I wanted to use the stock mounting points so I looked around and found a piece of I beam that had holes that looked like they were the right spacing already. I simply cut the beam in half and had my two brackets. I just had to ream the holes a bit to make them match the holes it the Jeep. I made a few notches to get them to clear the hatch and other flanges at the rear of the Cherokee.

I then made half moon cuts to hold the pipe. I used vise grips to line up the pipe in the brackets and then tack welded it into place. I then pulled the assembly off and moved it to the welding table to finish welding it up.

I had purposely cut the pipe long because I was not sure what I wanted to do with the ends. I had thought about making bends to match the front bumper but I could not make a tight enough radius with my bender to do hat I wanted and still protect the bottom of the tail lights.
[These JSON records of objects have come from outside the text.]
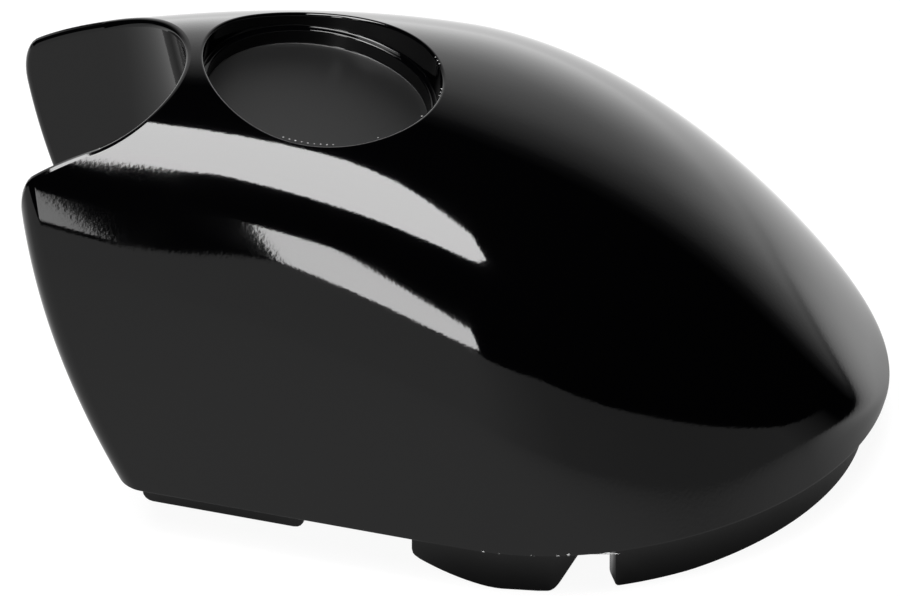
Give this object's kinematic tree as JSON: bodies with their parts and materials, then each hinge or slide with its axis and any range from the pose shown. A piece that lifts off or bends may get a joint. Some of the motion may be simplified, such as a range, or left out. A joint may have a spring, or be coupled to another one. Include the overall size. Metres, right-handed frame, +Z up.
{
  "type": "brake lever cap",
  "caption": "Hollow gloss plastic cover for a bicycle brake lever, with a rear notch, a round badge recess and lips under its edge.",
  "frame": {"origin": "middle of the cap's length and width, on the plane its lower lips stand on", "axes": "+X towards the round nose, +Y across the cap, +Z up through the crown"},
  "size_m": [0.0435, 0.0334, 0.0219],
  "materials": {
    "gloss_black_plastic": "gloss black moulded plastic with a polished face"
  },
  "bodies": {
    "root": {"cap_shell": "gloss_black_plastic"}
  },
  "joints": []
}
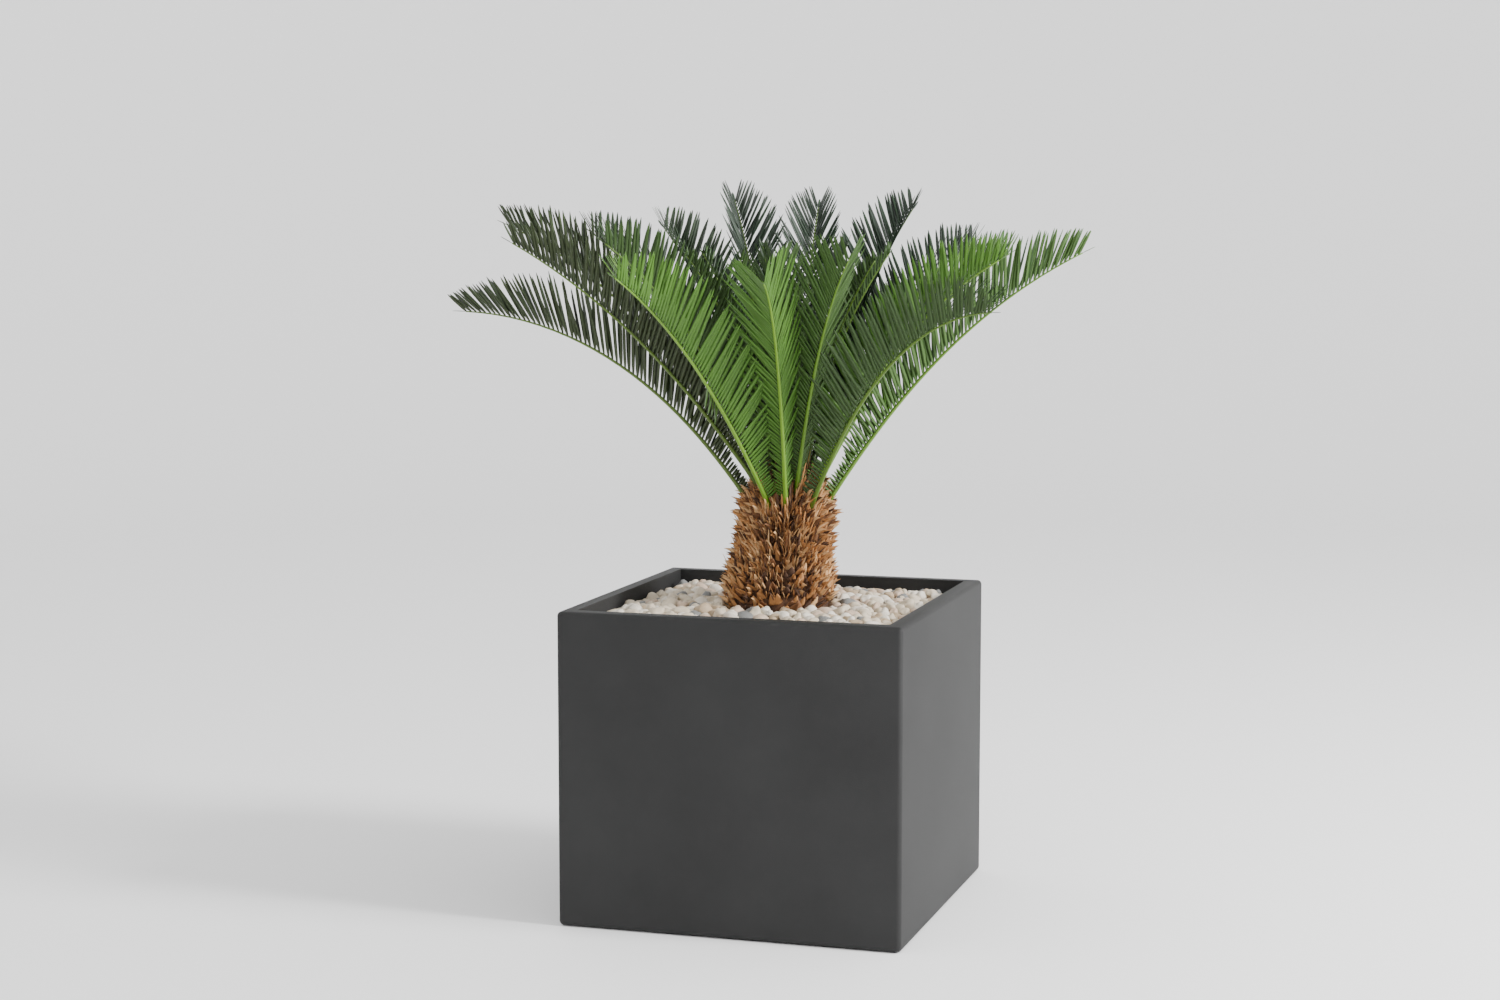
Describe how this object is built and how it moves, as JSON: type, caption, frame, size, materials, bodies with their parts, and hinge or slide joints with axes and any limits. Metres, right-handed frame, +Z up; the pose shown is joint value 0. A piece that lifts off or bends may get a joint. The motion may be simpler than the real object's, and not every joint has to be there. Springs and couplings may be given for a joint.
{
  "type": "potted cycad",
  "caption": "Cycad with a funnel of stiff keeled feather fronds on a short shaggy trunk, standing in a pebble-topped square planter with a flat rim.",
  "frame": {"origin": "the middle of the planter's flat underside", "axes": "+Z up along the trunk, +Y and +X square to the planter's sides, with the planter's front facing -Y"},
  "size_m": [1.089, 1.0974, 1.2681],
  "materials": {
    "planter_stone": "matte",
    "potting_medium": "matte",
    "pebbles": "matte",
    "leaf_base_bark": "matte",
    "bud_wool": "matte",
    "frond_green": "satin"
  },
  "bodies": {
    "root": {"planter": "planter_stone", "growing_medium": "potting_medium", "pebble_bed": "pebbles", "trunk": "leaf_base_bark", "crown_bud": "bud_wool", "outer_frond_01": "frond_green", "outer_frond_02": "frond_green", "outer_frond_03": "frond_green", "outer_frond_04": "frond_green", "outer_frond_05": "frond_green", "outer_frond_06": "frond_green", "outer_frond_07": "frond_green", "outer_frond_08": "frond_green", "middle_frond_01": "frond_green", "middle_frond_02": "frond_green", "middle_frond_03": "frond_green", "middle_frond_04": "frond_green", "middle_frond_05": "frond_green", "middle_frond_06": "frond_green", "middle_frond_07": "frond_green", "middle_frond_08": "frond_green", "middle_frond_09": "frond_green", "middle_frond_10": "frond_green", "middle_frond_11": "frond_green", "middle_frond_12": "frond_green", "middle_frond_13": "frond_green", "inner_frond_01": "frond_green", "inner_frond_02": "frond_green", "inner_frond_03": "frond_green", "inner_frond_04": "frond_green", "inner_frond_05": "frond_green", "inner_frond_06": "frond_green", "inner_frond_07": "frond_green"}
  },
  "joints": []
}
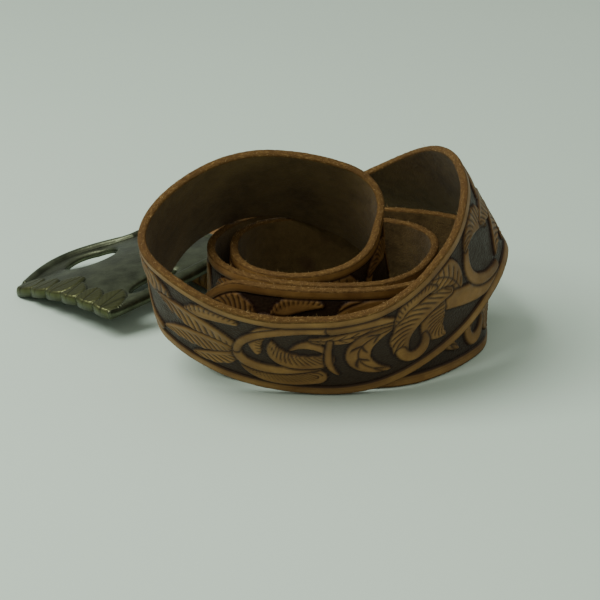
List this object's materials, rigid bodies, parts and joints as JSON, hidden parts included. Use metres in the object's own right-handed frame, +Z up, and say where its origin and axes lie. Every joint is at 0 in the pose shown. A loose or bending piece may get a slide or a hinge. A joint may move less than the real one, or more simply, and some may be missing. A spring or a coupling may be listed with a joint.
{
  "type": "tooled leather belt",
  "caption": "Tooled leather belt with a cast trophy-style buckle plate, lying coiled on its edge with one turn raised over the others.",
  "frame": {"origin": "middle of the coiled belt's footprint, on the ground", "axes": "+Z up; -Y towards the viewer of the picture; the buckle lies at -X"},
  "size_m": [0.1772, 0.1534, 0.0716],
  "materials": {
    "tooled_leather": "oiled saddle leather, carved, dyed dark behind the leaves",
    "antique_pewter": "dark antique pewter, polished on the raised parts"
  },
  "bodies": {
    "root": {"strap": "tooled_leather", "fold_rivet_far": "antique_pewter", "fold_rivet_near": "antique_pewter", "strap_loop": "antique_pewter", "hook_post": "antique_pewter", "buckle_plate": "antique_pewter"}
  },
  "joints": []
}
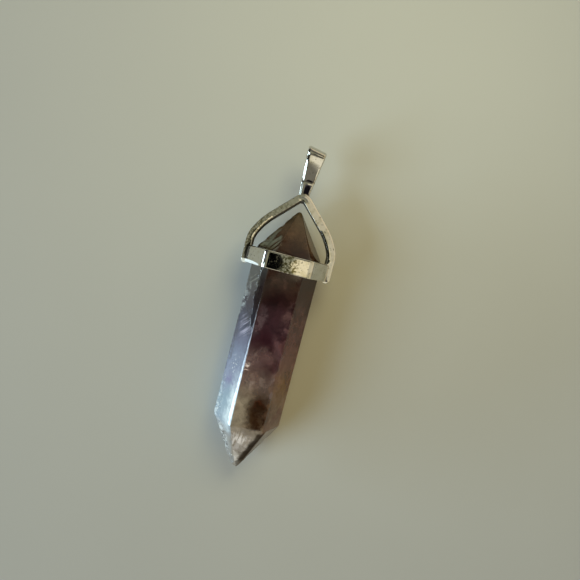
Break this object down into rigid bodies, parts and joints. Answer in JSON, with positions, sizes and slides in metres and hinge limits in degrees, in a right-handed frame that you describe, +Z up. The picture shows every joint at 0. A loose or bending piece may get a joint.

I eventually decided to make angled cut on the ends to somewhat match the lines of the Cherokee. I set up my band saw at the angle I wanted to cut both ends the same. I liked the look but not the sharp edge it left. Also, there was a gap between the body and the pipe where I could easily hang a small tree.

I decided to make end caps that covered the end of the pipe and extended forward to fill the gap. I searched the scrap pile again and came up with a piece of 3x3x1/4 angle that I cut into two plates. I welded them to the ends of the pipe and smoothed the corners.

I painted the whole thing flat black and bolted it to the back of the Jeep. The rear tow hook is much more accessible now. I can open the hatch easily now. I will have to give it a test drive to see how it handles dragging the mud.